Xixixi.. Nisrin memang baru sekali masuk ke rumah Bu Ustadz, jadi dia agak bingung. Kemudian, saya kembali menjelaskan letak rumah bu ustadz dengan visualisasi.
Nisrin: "Nisrin tinggal masuk lewat mushalla aja bun?"
Saya: "Iya... kalau Nisrin bingung, ya udah..nanti sore aja bareng bunda."
Nisrin: "Gak ah!
Nisrin berlari sambil mmegang erat kado, sampai-sampai kadonya kusut. Tak laa kemudia, Nisrin kembali sambil berteriak.
Nisrin: "Bun..udah bun...! Hehehe....."
Saya: "Tadi ketemu sama siapa? Bu Ustadz atau mama Achvas?"
Nisrin: "dua-duanya...tapi Nisrinnya cepet-cepet pulang lagi, soalnya malu..."
Saya: "Kenapa malu?" 
Nisrin: "habis, disuruh makan dulu... terus takut kadonya cepet-cepet dibuka. nanti teh bisi...'ih aku juga udah punya..', kan ma..lu"

Xixixi....Saya benar-benar geli mendengarnya. Nisrin memang sering malu-malu. Tapi meskipun malu, dia berusaha melawan perasaan itu. Saya sering memotivasi Nisrin agar lebih berani. Tidak dengan memaksanya supel, tapi setidaknya dia harus mengungkapkan perasaannya. Kepada Nisrin saya suka mengatakan, "Kalau malu, Nisrin bilang aja.. 'Aku malu...'. Nanti..malu  nya hilang deh!".
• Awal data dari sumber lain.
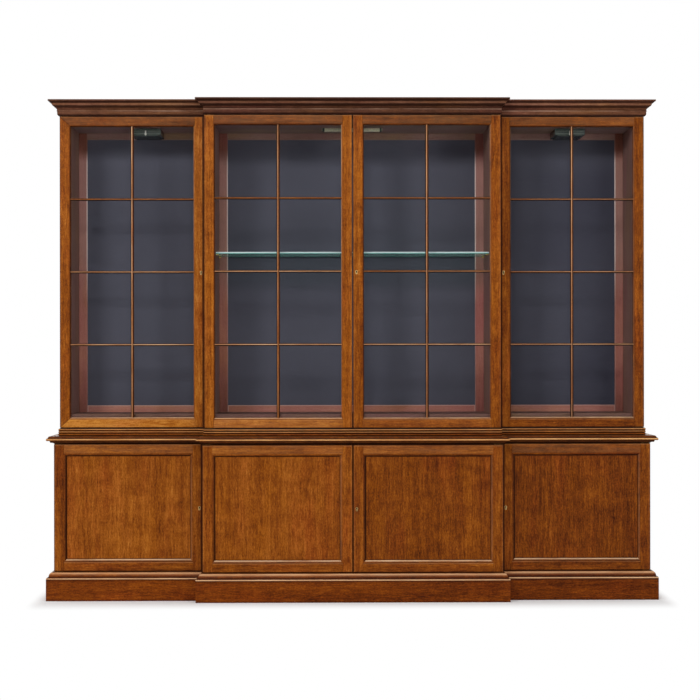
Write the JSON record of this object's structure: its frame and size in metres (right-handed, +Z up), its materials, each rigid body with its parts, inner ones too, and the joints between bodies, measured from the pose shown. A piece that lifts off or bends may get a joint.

Saya pikir, itu lebih baik daripada bersikap malu-malu dengan cara sembunyi di belakang orang tua. Biasanya..setelah nisrin mengungkapkan perasaannya itu, suasana jadi lebih cair. Dan Nisrin bisa menguasai rasa malu-nya. Sehingga ia bisa bergaul dengan siapa saja.
Saya bangga pada Nisrin, dia mau berbagi dan mau mengungkapkan perasaannya. Kalau pun sekarang masih kurang PD, tugas saya untuk mempertemukannya dengan banyak teman baru. 


Note: "Bun..kalo habis ngasih kado teh seneng...! Kan berbagi itu sedekah. Kalo sedekah, Nisrinnya disayang Allah... Kan! Gak usah maaa..lu.. Kan?!" Ujarnya dengan gayanya yang khas.